Damian Jeffries makes Easter eggs, the perfect present for loved ones.
Whilst watching the string of Top Gear specials today, I suddenly remembered that tomorrow is Easter Sunday.
Now I know that most of you will no doubt have been contemplating the religious significance of this special day, busy preparing your Sunday best for tomorrow's morning mass. Others will have been cultivating their Japanese Zen gardens or conducting Buddhist meditation in preparation for the inevitable confrontation with family members tomorrow.
We all know however that what really matters is the glorious gluttony of consuming as many Easter eggs as possible – and I had none.

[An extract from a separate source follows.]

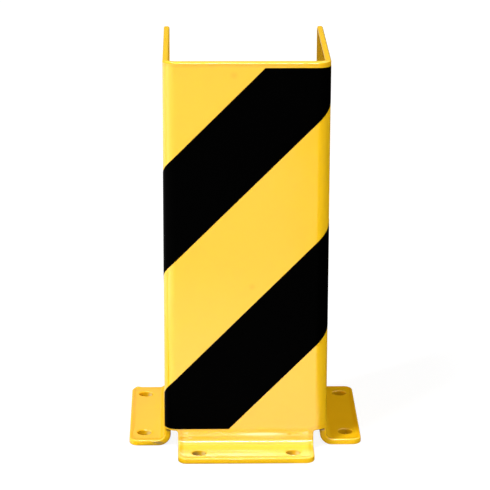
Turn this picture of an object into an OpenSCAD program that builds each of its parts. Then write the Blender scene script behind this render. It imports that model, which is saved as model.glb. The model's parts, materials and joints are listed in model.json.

Although as a patriot I appreciate Cadburys chocolate and its synonymity with Britain, there is a good reason why no other country in the world eats it, so that option was out of the window. Without further ado I set off into town to fine a classier egg, before stumbling upon Hotel Chocolat.
I was horrified to find that Consumerism had not only abused this special day with exorbitantly priced eggs but that my good friend Richard had succumbed, spending a re-mortgage-worthy £42 on some sort of ostrich egg to impress a special lady.
A gallant gesture, but The Jeffries has decided on a slightly different route: Making my own eggs.
A note to all Men: Although making ones own Easter eggs does have financial benefits, said special lady will appreciate far more the effort, ingenuity and hard work put into making such an egg. This should therefore translate into rewards further down the line.
To make your own egg, you need a mould which I purchased from Lakeland for £2.49 or alternatively you can use the plastic moulds on ready-bought Easter eggs.
Then, I bought cooking chocolate from Hotel Chocolat – cooking chocolate prices had not been hiked up and therefore the price-weight ratio was, though not as good as Cadburys, was comparable to that of Milka, Lindt or even the Sainsbury's 'Taste the Difference' range. A 400g (£7.50) of cooking chocolate from Hotel Chocolat will make approximately 3 eggs with my mould, depending on the thickness.
Firstly, warm your choice of chocolate up by placing in a sauce pan which has in turn been placed in turn in a bowl of boiled water. You will see that the chocolate will quickly melt. This method is the best because by heating on the hob, you run the risk of curdling or even burning the chocolate, rendering it useless.
Then, coat the inside of the mould with chocolate using the back of a tablespoon. Do not make the layer too thick as the chocolate will run, leaving you with a heavy centre. Place the mould in the fridge until the layer has hardened and then repeat the process 4 or 5 times.
I did this using both white and milk chocolate to create a marbled texture!
This is the tricky part. Once your two halves have been made, put some chocolate on the edges and bring the moulds together. Wait to cool, remove the mould, trim any excess chocolate and there you have it, your very own Easter egg.
You can even put more chocolates in the hollow of the egg if you so wish, Be inventive!